I Moved To a Hip City To Pretend To Be Poor, Not To Actually Be Poor

This pandemic is getting out of control. And besides the obvious problems it’s causing, like widespread death and suffering, it’s also affecting me personally in a huge way: I’m, like, practially broke! The organic tampon startup I work at is temporarily closed, so I had to take a huge cut in pay. So I’ve decided to pack my bags and leave the city to join my parents in my suburban hometown. Because I moved to a hip city to pretend to be poor, not to actually be poor!

 

When I made the move to a bigger, cooler metropolitan area from my boring, bunk-ass, incredibly wealthy hometown, I knew that things would be different. If I was gonna make it, I was gonna have to get used to a lot of new things. And I’ve mostly adapted – to the public transportation, to the trash everywhere, even to the people of color. But if there’s one thing I absolutely cannot tolerate, it’s this virus forcing me to have to make the transition from intentionally looking like I don’t have any money to really not having any money. That’s where I draw the line.

 

I totally understand that me leaving my major city, which has some of the highest COVID-19 infection and death rates, could have devastating implications for not only the people I come into contact with while I’m traveling, but also the residents and medical capacities of my hometown. I could obviously be an asymptomatic carrier and not know it! But what my Uber driver to the airport, the airport staff, my airplane’s pilot and flight attendants, my Uber driver from the airport, the workers at the Taco Bell I made him stop at on the way to my parents’ house, my hometown neighbors and liquor store staff and grocery workers, and even my parents don’t understand is that being poor is really hard!

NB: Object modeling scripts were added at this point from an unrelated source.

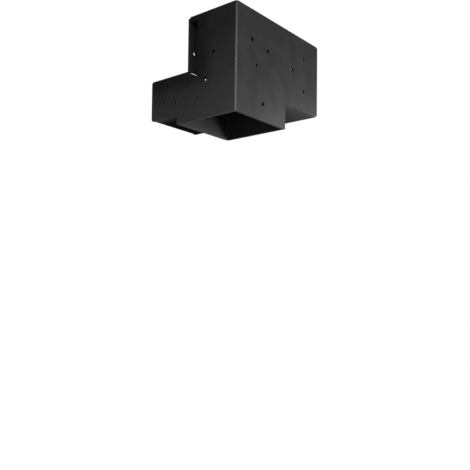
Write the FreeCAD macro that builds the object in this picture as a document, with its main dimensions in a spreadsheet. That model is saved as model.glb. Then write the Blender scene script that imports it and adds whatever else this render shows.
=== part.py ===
import FreeCAD, Part
import math
import os
import re
import Sketcher

# Corner post connector: a welded fabrication of steel plate that joins three timbers at a corner.
# It has a square collar that is open below, a box to the right (+X) that a deep beam enters, and an
# arm to the left (+Y) that a shallow beam enters. The two near faces, -Y and -X, are one plate
# folded at the near vertical edge.
# The part's frame has its origin on the axis of the collar, in the plane of the collar's lower rim,
# with +Z up. Sizes in the drawing are taken from the near corner, where the two near faces meet.

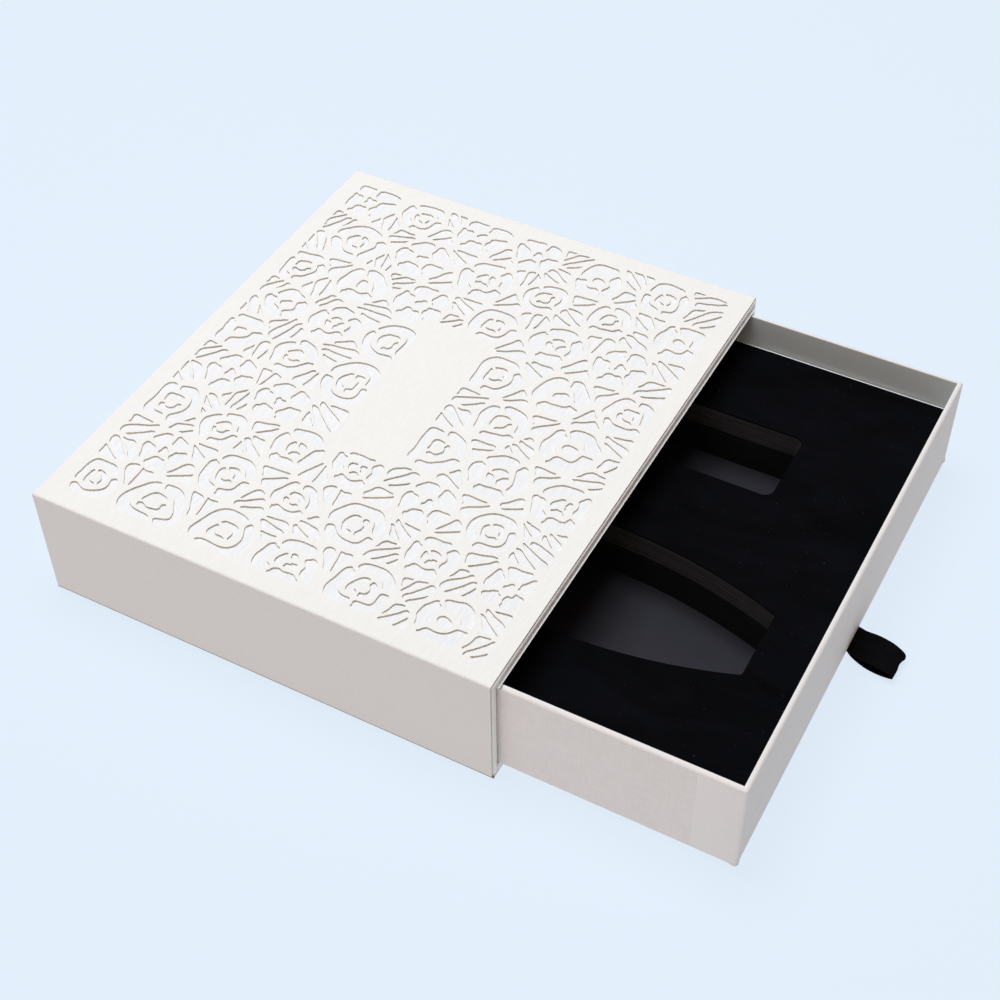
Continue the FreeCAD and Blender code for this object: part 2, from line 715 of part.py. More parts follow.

If I had known that I’d have to literally struggle financially, instead of just wearing things I found at the thrift store and being a real stickler about my friends Venmoing me for everything, I would’ve never moved to the city.

 

I’m just not cut out for actual poverty, and I don’t feel like I should be judged for that!

 

Plus, if you think about it, me leaving the city is a humanitarian act. I’m technically a gentrifier (ugh, I know!), so me and all the other gentrifiers fleeing at the first sign of having to struggle in any way will lower the price of rent for people who have no choice but to stay poor. At least for a few years. Isn’t that kind of me?

 

Look, I understand how the decision I’m making looks. But I’m just one person taking the steps I need to personally take to preserve my mental health and my capability to buy as many Drunk Elephant products as I want, whenever I want. But I think people need to offer me a little empathy about the whole thing. I can’t possibly stay here and continue to pretend to be something I’m not if it means I actually have to become the thing I’m pretending to be. At least not until this is all over.